The Partido Libre has also demonstrated publicly many discrepancies in the vote count either because vote counts submitted by the local poll workers were tampered with and show ridiculous undercounting of Libre votes and/or do not match the results received by the Partido Libre from the local voting stations. They continue their efforts to obtain a recount in which the actual ballot boxes are reopened to count the ballots in thousands of voting stations where fraud is suspected.
We also found out from reports from our colleagues in other cities, that serious incidents of intimidation including death threats had prevented at least 11 Partido Libre poll workers form carrying out their responsibilities. Overall, numerous violations of the voting rules and democratic process were reported by our delegation members. While not strictly illegal, it is worth mentioning that we witnessed trucks waving the blue National Party banners full of farm workers being transported to the polls. We also saw the National Party had campaign tables set up near and sometimes within the 50 meter boundary of the election site where campaigning is not supposed to be permitted. These tables provided food and sample ballots with the X marked for their candidate Juan Orlando.
The election was fraudulent; we don’t know who won it but we sure know that it wasn’t a free and fair electoral process. Not when one side has a huge advantage in terms of financial backing to carry out its campaign, overwhelming support from the mass-media, control of the electoral tribunal and the submitting and reporting of electoral tallies of votes and holding the election in a climate of intimidation and repression against Partido Libre members and its allies. As an example, the night before the election two more Partido Libre members were assassinated making a total of at least 20 Partido Libre people killed in pre-electoral violence.

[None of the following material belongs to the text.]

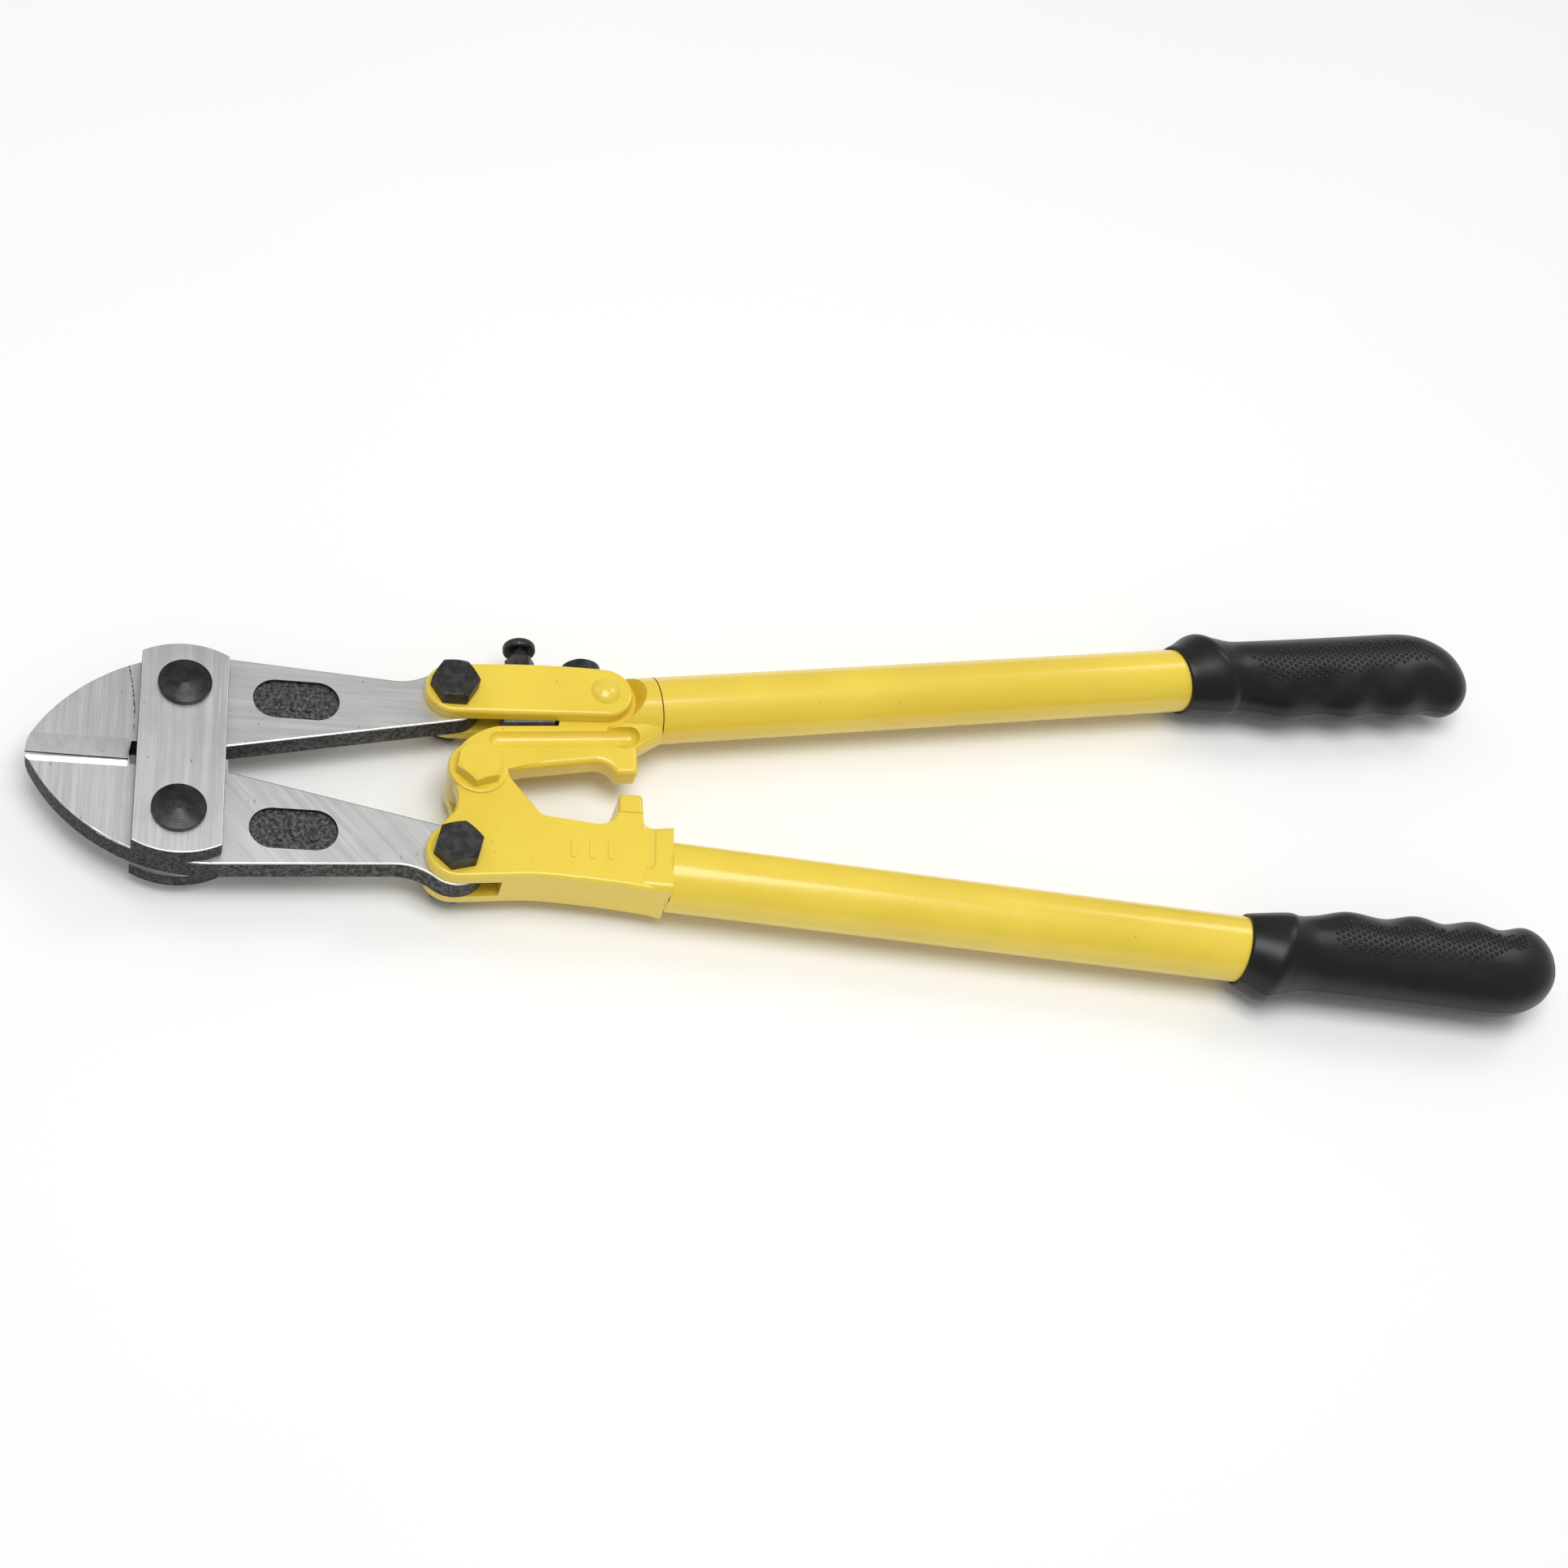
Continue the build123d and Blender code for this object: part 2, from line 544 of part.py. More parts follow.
parts = {
    "upper_jaw": upper_jaw(),
    "lower_jaw": lower_jaw(),
    "front_strap": strap(CHEEK_IN, STRAP_HALF),
    "rear_strap": strap(-STRAP_HALF, -CHEEK_IN),
    "upper_jaw_pin": jaw_pin(1),
    "lower_jaw_pin": jaw_pin(-1),
    "upper_handle_head": upper_handle_head(),
    "upper_tube": tube(UPPER_PLANE, UPPER_GRIP_AT),
    "upper_grip": grip(UPPER_PLANE, UPPER_GRIP_AT, -1),
    "front_side_link": front_link,
    "rear_side_link": mirror(front_link, about=Plane.XY),
    "link_rivet": link_rivet(),
    "adjuster_block": adjuster_block(),
    "adjusting_screw": adjusting_screw(),
    "adjusting_lock_nut": adjusting_lock_nut(),
    "lock_screw": lock_screw(),
    "upper_tail_bolt": bolt(TAIL, NUT_END, FACE_HALF, TAIL_HEAD, 0),
    "upper_tail_nut": nut(TAIL, NUT_END, FACE_HALF, 45),
    "lower_handle_head": lower_handle_head(),
    "lower_tube": tube(LOWER_PLANE, LOWER_GRIP_AT),
    "lower_grip": grip(LOWER_PLANE, LOWER_GRIP_AT, 1),
    "lower_tail_bolt": bolt(LOWER_TAIL, NUT_END, FACE_HALF, TAIL_HEAD, 15),
    "lower_tail_nut": nut(LOWER_TAIL, NUT_END, FACE_HALF, 45),
    "pivot_bolt": bolt(CENTRE, MID_Z, BOSS_HALF, PIVOT_HEAD, 20),
    "pivot_nut": nut(CENTRE, MID_Z, BOSS_HALF, 40),
}

os.makedirs("parts", exist_ok=True)
for name, shape in parts.items():
    export_step(Pos(0, 0, MID_Z) * shape, f"parts/{name}.step")
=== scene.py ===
import json
from math import copysign, cos, exp, pi, radians, sin, sqrt, tan

import bpy
from mathutils import Matrix, Vector


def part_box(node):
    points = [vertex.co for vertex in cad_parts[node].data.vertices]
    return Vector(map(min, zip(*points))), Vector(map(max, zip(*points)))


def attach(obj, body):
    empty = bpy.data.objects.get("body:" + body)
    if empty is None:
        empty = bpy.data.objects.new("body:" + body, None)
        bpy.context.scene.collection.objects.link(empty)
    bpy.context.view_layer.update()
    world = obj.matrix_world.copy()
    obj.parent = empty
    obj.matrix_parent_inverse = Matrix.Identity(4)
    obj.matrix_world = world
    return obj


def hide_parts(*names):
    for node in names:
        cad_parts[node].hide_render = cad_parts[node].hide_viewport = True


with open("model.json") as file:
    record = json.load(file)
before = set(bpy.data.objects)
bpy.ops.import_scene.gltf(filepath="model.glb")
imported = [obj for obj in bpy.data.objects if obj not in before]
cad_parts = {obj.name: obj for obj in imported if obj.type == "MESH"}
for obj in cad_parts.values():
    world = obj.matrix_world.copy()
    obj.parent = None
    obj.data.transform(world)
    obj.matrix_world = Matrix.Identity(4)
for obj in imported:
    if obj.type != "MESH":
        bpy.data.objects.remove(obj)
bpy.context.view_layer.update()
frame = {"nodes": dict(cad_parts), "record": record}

MM = 0.001

# ---------------------------------------------------------------- places read from the frame
MID_Z = (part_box("upper_tube")[0].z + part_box("upper_tube")[1].z) / 2
STRAP_X = (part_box("front_strap")[0].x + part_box("front_strap")[1].x) / 2
JAW_FACE_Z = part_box("upper_jaw")[1].z - MID_Z

# ---------------------------------------------------------------- camera and lights, in metres
CAMERA_XY = (-0.13202, -0.49266)
CAMERA_RISE = 0.77285   # above the tool's middle plane
CAMERA_TURN = (0.5782, -0.2627, -0.0908)
LENS_MM = 55.9
SENSOR_MM = 36
LIGHTS = {              # place, what it points at, its side, its watts
    "key": ((0.05, -0.15, 1.6), (0.12, 0, 0), 0.9, 16),
    "rim": ((-1.0, 0.9, 1.1), (0.12, 0, 0), 0.6, 1.5),
    "grips": ((1.15, 0.75, 1.15), (0.37, 0, 0), 0.5, 3.5),
}
SKY_STRENGTH = 0.42
FLOOR_SIDE = 14

# ---------------------------------------------------------------- tubes, in millimetres
TUBE_R = 13.3
TUBE_AXES = {           # joint's X, the axis's Y at the centre pivot, degrees from +X, the grip mouth's X
    "upper": (71.5, 27.28, 8.9, 299.5),
    "lower": (72.0, -31.0, -4.5, 303.5),
}
CRACK_LIFT = 0.04       # above the paint
CRACK_WIDTH = 0.12      # where the crack starts
CRACK_SWELL = 0.3       # how much wider it grows
CRACK_STEP = 4          # degrees
CRACKS = {              # spans in degrees round the tube from its +Y side
    "upper": ((0, 360),),
    "lower": ((14, 26), (150, 166), (196, 212)),
}

# ---------------------------------------------------------------- grips, in millimetres
FINGER_SIDE = {"upper": -1, "lower": 1}     # the sign of Y towards the fingers
GRIP_LEN = 142.5
OUTER_ROUND = 108.0     # where the outer side starts to round off
DEPTH_ROUND = 115.0     # where the half depth does
FINGER_ROUND = 128.0    # where the finger side does
TIP_ACROSS = 10.0       # the tip lies this far to the finger side
SQUARENESS = 2.2        # power of the sections' superellipse: 2 is an ellipse
SEAM_HEIGHT = 0.3
SEAM_WIDTH = 0.45
AROUND = 112            # points in a section
MOUTH_R = 14.0
MOUTH_DEPTH = 2.5       # how far the mouth's inner edge goes in
HOLLOW_DEPTH = 0.25     # share of the half depth, at the finger edge

# Each curve pairs a place along the grip with a reach, a half depth or a share.
OUTER = ((0, 14.4), (3, 15.5), (12.5, 19.4), (19, 17.5), (27, 15.3), (34, 14.8), (OUTER_ROUND, 14.8))
FINGER = (
    (0, 14.4), (3, 15.2), (12.5, 16.9), (21, 16.4), (34, 17.9), (49, 21.5), (67, 21.2), (80, 23.7),
    (93, 22.5), (106, 24.7), (119, 23.2), (129, 25.2), (GRIP_LEN, 25.2),
)
DEPTH = ((0, 14.4), (3, 15.4), (12.5, 17.9), (19, 16.7), (27, 15.3), (34, 15.0), (DEPTH_ROUND, 15.0))
CENTRE_LINE = (
    (0, 0), (12.5, -1.2), (27, 0.4), (67, 3.1), (93, 3.8), (119, 4.4), (130, 6.9), (138, 8.5),
    (GRIP_LEN, TIP_ACROSS),
)
LEAN = ((0, 3.4), (12.5, 8.5), (24, 3.5), (34, 0), (GRIP_LEN, 0))
HOLLOWS = (
    (0, 0), (34, 0.5), (49, 0), (66, 1), (80, 0), (93, 1), (106, 0), (118, 1), (129, 0), (GRIP_LEN, 0),
)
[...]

Clearly, it was an unfair playing field before, during and after the election, yet the two year old Partido Libre (representing the interests of the majority of Hondurans who are poor and dispossessed) was able to break the two party stranglehold of the oligarchy and obtain, by official TSE account, about 29% of the vote with the Partido National, with all of its advantages, getting about 37%. However, these results should be considered in the context of the unfair playing field, suspect vote tallies submitted by local TSE officials, and the irregularities encountered by our delegations.